On another mission in Nha Trang, some Air Force major wouldn’t let the team set up their equipment in the telephone exchange.  Bob Rose went up to him and said, “I have this letter. It is signed by General McChristian [J2, MACV] and it says I can set up my people anywhere I want to. There is a telephone number at the bottom.  It rings on the General’s desk.  If you want to, call him.  I’ll be setting up the equipment.”  The letter was signed by the General, but the phone number was in the 101st RRC’s orderly room.  The major did not make the call and gave the team no more problems.

One day, Dick Henson caught a ride on a UH-1 (Huey) out of Qui Nhon, heading back to Pleiku, flying roughly along Highway 19.  Since there was weather in the area, the pilot was flying low and, consequently, got a little too close to the ground.  The helicopter took groundfire near the Mang Yang Pass south of An Khe.  The crew chief was concerned that the ‘Jesus nut,’ which basically keeps the rotor attached and, thus, the helicopter in the air, might have been hit, so they landed in An Khe for a safety check.  There were several new holes in the cowling, but no mechanical damage.  Fortunately, whoever did the shooting was using a 7.62 millimeter A K rather than the Chicom 12.7 millimeter (.50 caliber).  The Huey was cleared to proceed, and they flew on to Pleiku.  Dick at one point considered hitching a ride with a convoy but remembered he had been shot at in a convoy on that road a couple of months before.
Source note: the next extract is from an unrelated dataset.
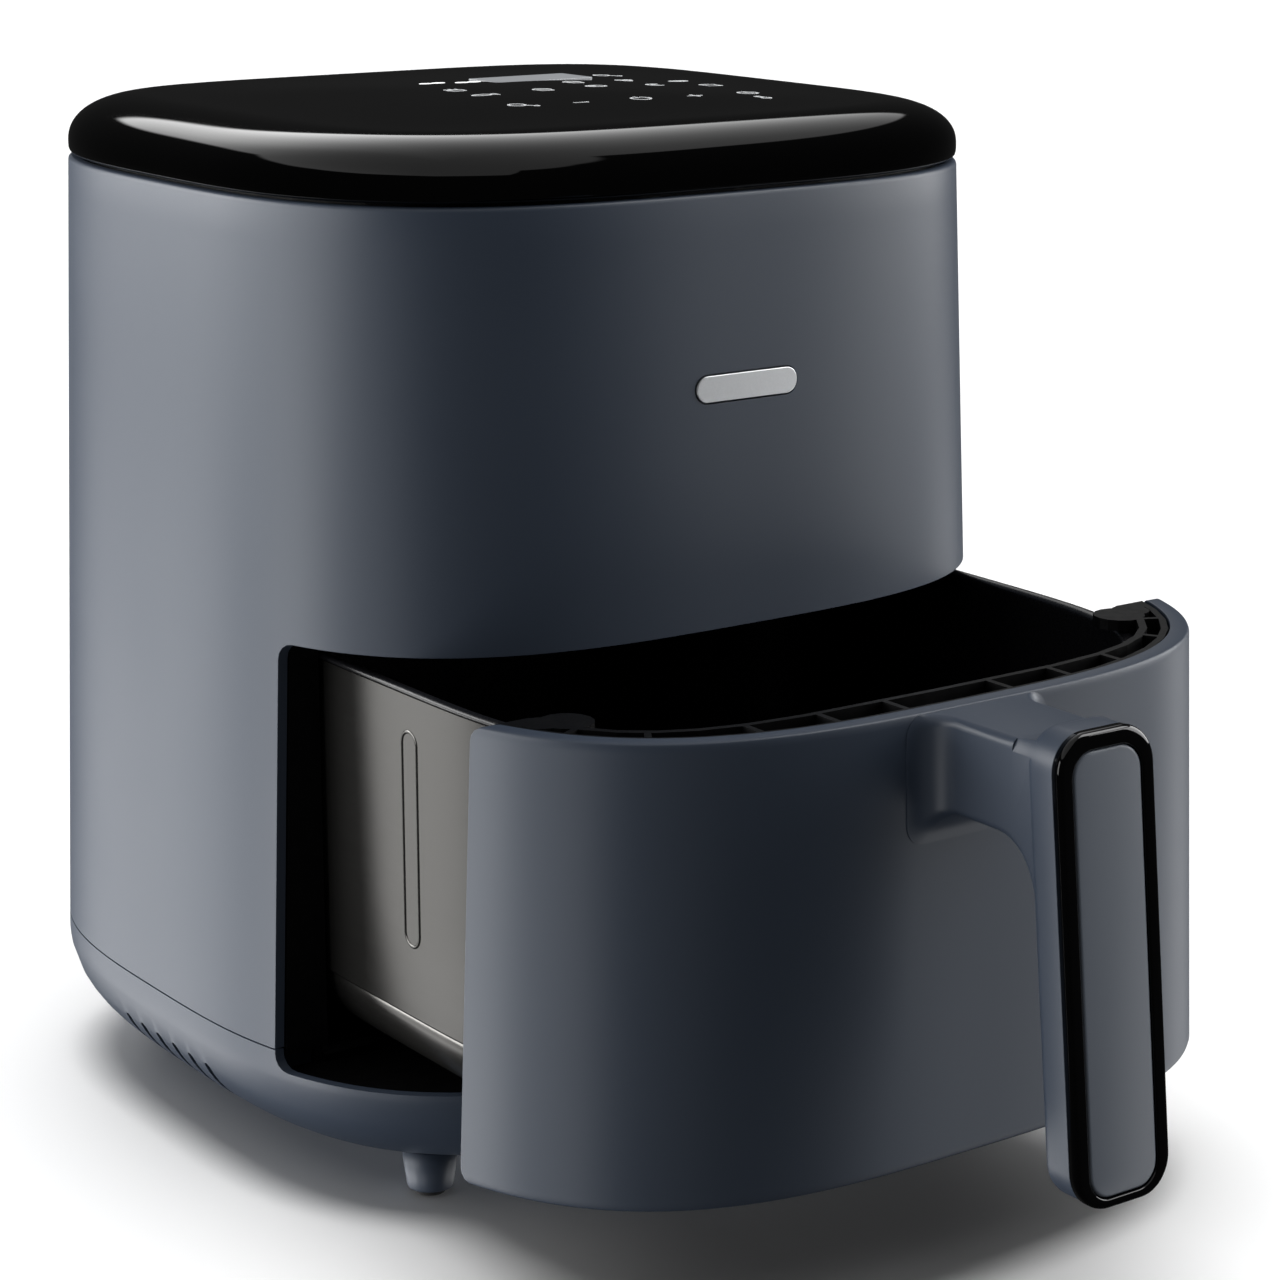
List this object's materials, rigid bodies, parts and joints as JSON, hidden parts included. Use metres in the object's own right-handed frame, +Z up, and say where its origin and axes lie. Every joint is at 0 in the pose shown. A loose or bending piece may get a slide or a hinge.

Ken Wilks recalls that on a mission in Pleiku, they stayed at a very nice hotel downtown rather than on Engineer Hill.  Next door to the hotel, there was a bar that they frequented.  Three or four of the guys were standing at the bar one night and another was sitting on a couch talking with a young lady.  Just before curfew a Vietnamese soldier burst through the door with a .45 in his hand.  He fired 6 or 7 times at the guy on the sofa, from six feet away, before someone grabbed him and threw him to the floor.  Fortunately, he had been drinking a bit and didn’t hit anything but the sofa and the wall.  As it turns out, he thought the lady was his girlfriend and did not know that she was working.